GIVEN EXERCISE. Copy every line of the listing exactly.

= = =

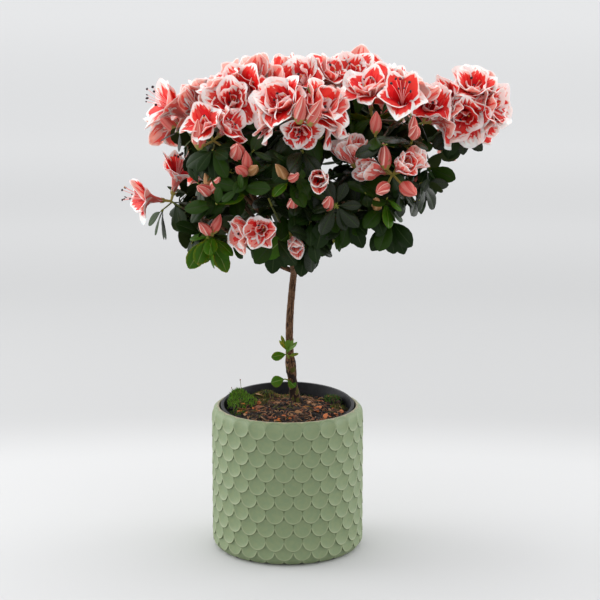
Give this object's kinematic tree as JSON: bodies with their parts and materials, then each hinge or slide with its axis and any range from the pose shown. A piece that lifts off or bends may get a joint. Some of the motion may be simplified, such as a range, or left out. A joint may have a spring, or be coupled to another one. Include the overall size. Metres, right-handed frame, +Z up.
{
  "type": "standard azalea in a cover pot",
  "caption": "Azalea trained as a small standard: one bare stem with a round head of leaves and double flowers, standing in a ceramic cover pot with a scale relief.",
  "frame": {"origin": "centre of the cover pot's flat underside", "axes": "+Z up along the stem, +X to the right and -Y towards the viewer as pictured"},
  "size_m": [0.3427, 0.2502, 0.4777],
  "materials": {
    "cover_pot": "pale sage green, matt glaze",
    "grower_pot": "matt black",
    "soil": "damp peat with moss and dry leaves",
    "bark": "rough grey-brown bark",
    "foliage": "dark green leaves with a soft gloss, and red flowers edged with white"
  },
  "bodies": {
    "root": {"basal_shoot_lower": "foliage", "basal_shoot_upper": "foliage", "bough_back_crown": "bark", "bough_back_left": "bark", "bough_back_low_left": "bark", "bough_back_low_right": "bark", "bough_back_right": "bark", "bough_far_right": "bark", "bough_front_crown": "bark", "bough_front_low": "bark", "bough_left_front": "bark", "bough_left_low": "bark", "bough_left_side": "bark", "bough_right_front": "bark", "bough_right_low": "bark", "bough_top_left": "bark", "bough_top_right": "bark", "clump_back_crown": "foliage", "clump_back_left": "foliage", "clump_back_low_left": "foliage", "clump_back_low_right": "foliage", "clump_back_right": "foliage", "clump_far_right": "foliage", "clump_front_crown": "foliage", "clump_front_low": "foliage", "clump_left_front": "foliage", "clump_left_low": "foliage", "clump_left_side": "foliage", "clump_right_front": "foliage", "clump_right_low": "foliage", "clump_top_left": "foliage", "clump_top_right": "foliage", "cover_pot": "cover_pot", "grower_pot": "grower_pot", "soil": "soil", "stem": "bark"}
  },
  "joints": []
}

= = =

WRITTEN SOLUTION.
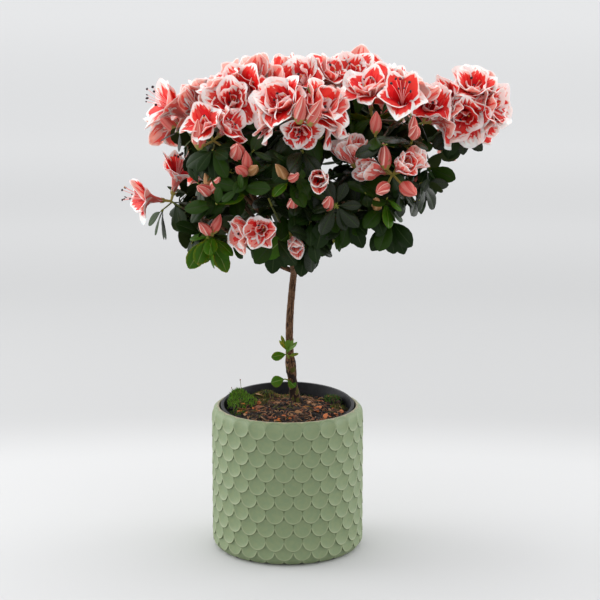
Give this object's kinematic tree as JSON: bodies with their parts and materials, then each hinge or slide with its axis and any range from the pose shown. A piece that lifts off or bends may get a joint. Some of the motion may be simplified, such as a range, or left out. A joint may have a spring, or be coupled to another one. Include the overall size. Metres, right-handed frame, +Z up.
{
  "type": "standard azalea in a cover pot",
  "caption": "Azalea trained as a small standard: one bare stem with a round head of leaves and double flowers, standing in a ceramic cover pot with a scale relief.",
  "frame": {"origin": "centre of the cover pot's flat underside", "axes": "+Z up along the stem, +X to the right and -Y towards the viewer as pictured"},
  "size_m": [0.3427, 0.2502, 0.4777],
  "materials": {
    "cover_pot": "pale sage green, matt glaze",
    "grower_pot": "matt black",
    "soil": "damp peat with moss and dry leaves",
    "bark": "rough grey-brown bark",
    "foliage": "dark green leaves with a soft gloss, and red flowers edged with white"
  },
  "bodies": {
    "root": {"basal_shoot_lower": "foliage", "basal_shoot_upper": "foliage", "bough_back_crown": "bark", "bough_back_left": "bark", "bough_back_low_left": "bark", "bough_back_low_right": "bark", "bough_back_right": "bark", "bough_far_right": "bark", "bough_front_crown": "bark", "bough_front_low": "bark", "bough_left_front": "bark", "bough_left_low": "bark", "bough_left_side": "bark", "bough_right_front": "bark", "bough_right_low": "bark", "bough_top_left": "bark", "bough_top_right": "bark", "clump_back_crown": "foliage", "clump_back_left": "foliage", "clump_back_low_left": "foliage", "clump_back_low_right": "foliage", "clump_back_right": "foliage", "clump_far_right": "foliage", "clump_front_crown": "foliage", "clump_front_low": "foliage", "clump_left_front": "foliage", "clump_left_low": "foliage", "clump_left_side": "foliage", "clump_right_front": "foliage", "clump_right_low": "foliage", "clump_top_left": "foliage", "clump_top_right": "foliage", "cover_pot": "cover_pot", "grower_pot": "grower_pot", "soil": "soil", "stem": "bark"}
  },
  "joints": []
}